WHAT TO WORK ON:
Everything from the first line down to the line containing "return made.outputs[0]" should be reproduced exactly; please include nothing else.

DATA EXTRACT:
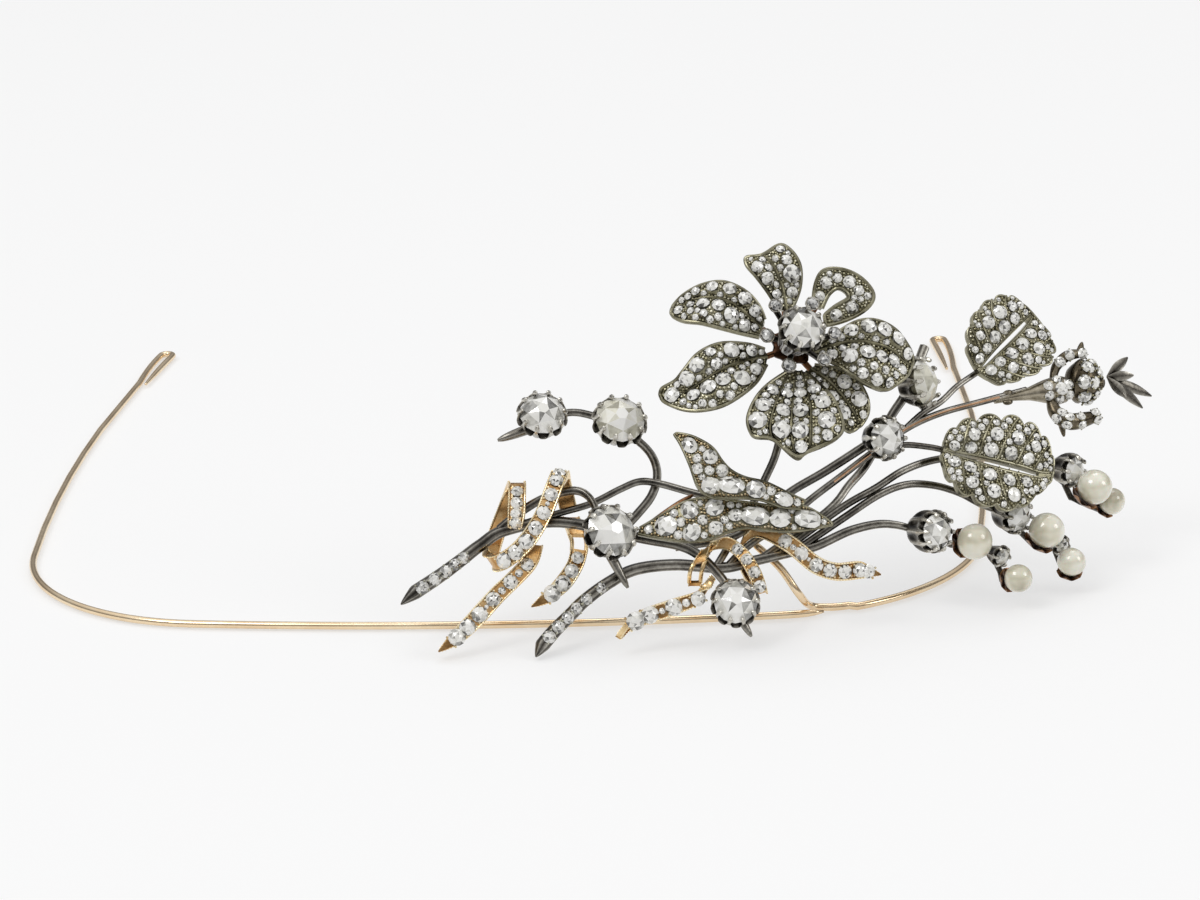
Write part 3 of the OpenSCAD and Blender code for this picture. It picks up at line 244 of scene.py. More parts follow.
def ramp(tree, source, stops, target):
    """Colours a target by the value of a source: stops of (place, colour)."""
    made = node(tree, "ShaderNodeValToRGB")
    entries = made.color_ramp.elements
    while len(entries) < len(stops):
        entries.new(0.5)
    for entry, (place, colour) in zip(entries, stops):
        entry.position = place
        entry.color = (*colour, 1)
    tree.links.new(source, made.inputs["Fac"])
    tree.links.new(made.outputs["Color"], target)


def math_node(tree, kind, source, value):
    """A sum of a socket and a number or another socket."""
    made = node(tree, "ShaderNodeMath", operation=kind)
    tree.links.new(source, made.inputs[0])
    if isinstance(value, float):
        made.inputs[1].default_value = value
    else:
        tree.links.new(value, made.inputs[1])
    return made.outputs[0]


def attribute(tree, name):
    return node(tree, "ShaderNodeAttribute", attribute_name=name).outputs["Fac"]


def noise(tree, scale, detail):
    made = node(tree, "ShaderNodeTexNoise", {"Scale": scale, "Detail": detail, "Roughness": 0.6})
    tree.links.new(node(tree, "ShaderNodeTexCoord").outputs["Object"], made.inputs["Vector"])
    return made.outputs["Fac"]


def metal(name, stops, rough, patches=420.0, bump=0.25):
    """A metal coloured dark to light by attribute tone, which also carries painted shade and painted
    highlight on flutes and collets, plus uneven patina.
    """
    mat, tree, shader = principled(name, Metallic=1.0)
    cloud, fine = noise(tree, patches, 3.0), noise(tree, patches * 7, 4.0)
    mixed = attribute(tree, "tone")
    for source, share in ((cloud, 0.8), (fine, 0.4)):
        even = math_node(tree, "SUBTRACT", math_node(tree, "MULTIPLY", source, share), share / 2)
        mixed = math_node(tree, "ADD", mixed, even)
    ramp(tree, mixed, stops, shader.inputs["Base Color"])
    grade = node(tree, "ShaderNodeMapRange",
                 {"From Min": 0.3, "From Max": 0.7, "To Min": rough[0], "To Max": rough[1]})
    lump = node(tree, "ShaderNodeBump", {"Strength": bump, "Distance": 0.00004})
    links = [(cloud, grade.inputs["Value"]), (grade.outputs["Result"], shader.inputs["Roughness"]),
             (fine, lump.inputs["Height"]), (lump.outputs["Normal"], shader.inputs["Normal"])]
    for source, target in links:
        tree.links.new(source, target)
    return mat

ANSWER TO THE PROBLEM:
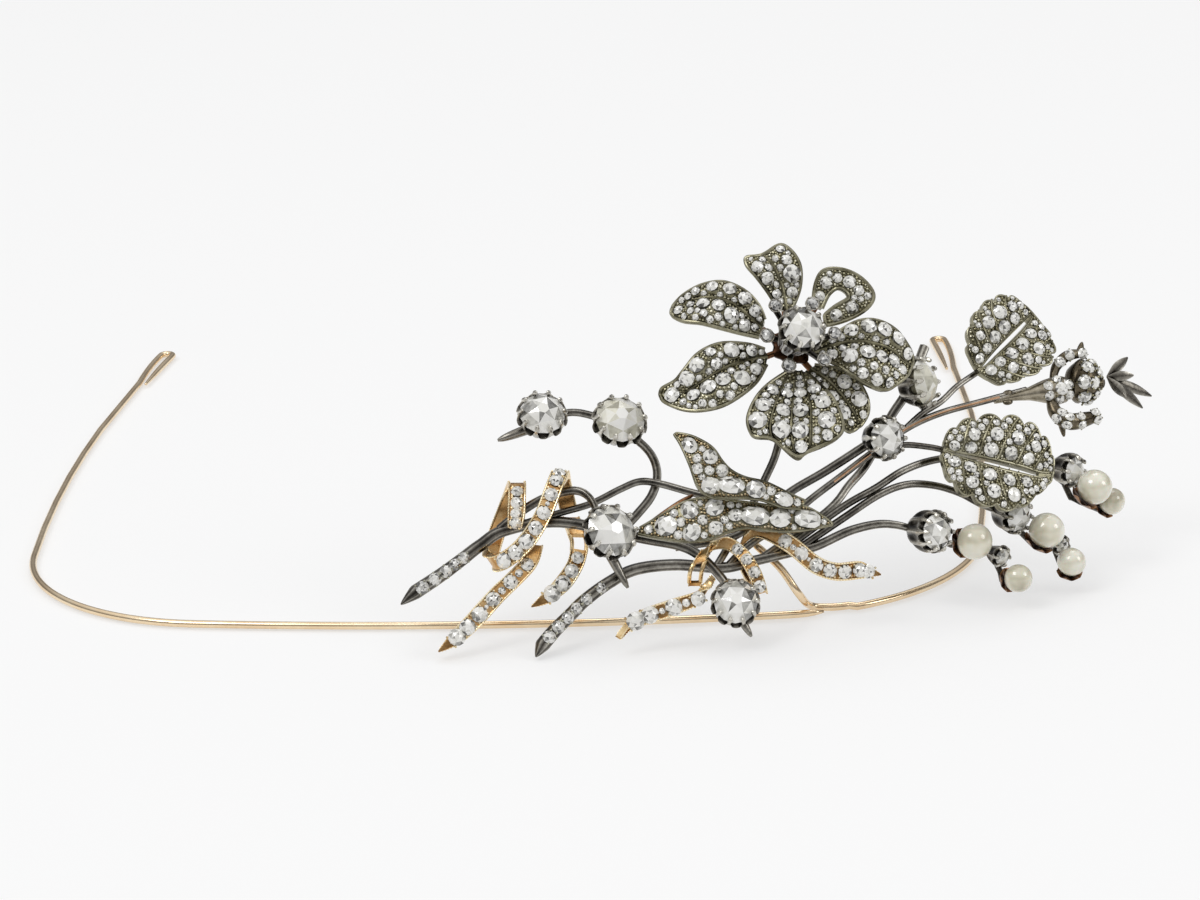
Write part 3 of the OpenSCAD and Blender code for this picture. It picks up at line 244 of scene.py. More parts follow.
def ramp(tree, source, stops, target):
    """Colours a target by the value of a source: stops of (place, colour)."""
    made = node(tree, "ShaderNodeValToRGB")
    entries = made.color_ramp.elements
    while len(entries) < len(stops):
        entries.new(0.5)
    for entry, (place, colour) in zip(entries, stops):
        entry.position = place
        entry.color = (*colour, 1)
    tree.links.new(source, made.inputs["Fac"])
    tree.links.new(made.outputs["Color"], target)


def math_node(tree, kind, source, value):
    """A sum of a socket and a number or another socket."""
    made = node(tree, "ShaderNodeMath", operation=kind)
    tree.links.new(source, made.inputs[0])
    if isinstance(value, float):
        made.inputs[1].default_value = value
    else:
        tree.links.new(value, made.inputs[1])
    return made.outputs[0]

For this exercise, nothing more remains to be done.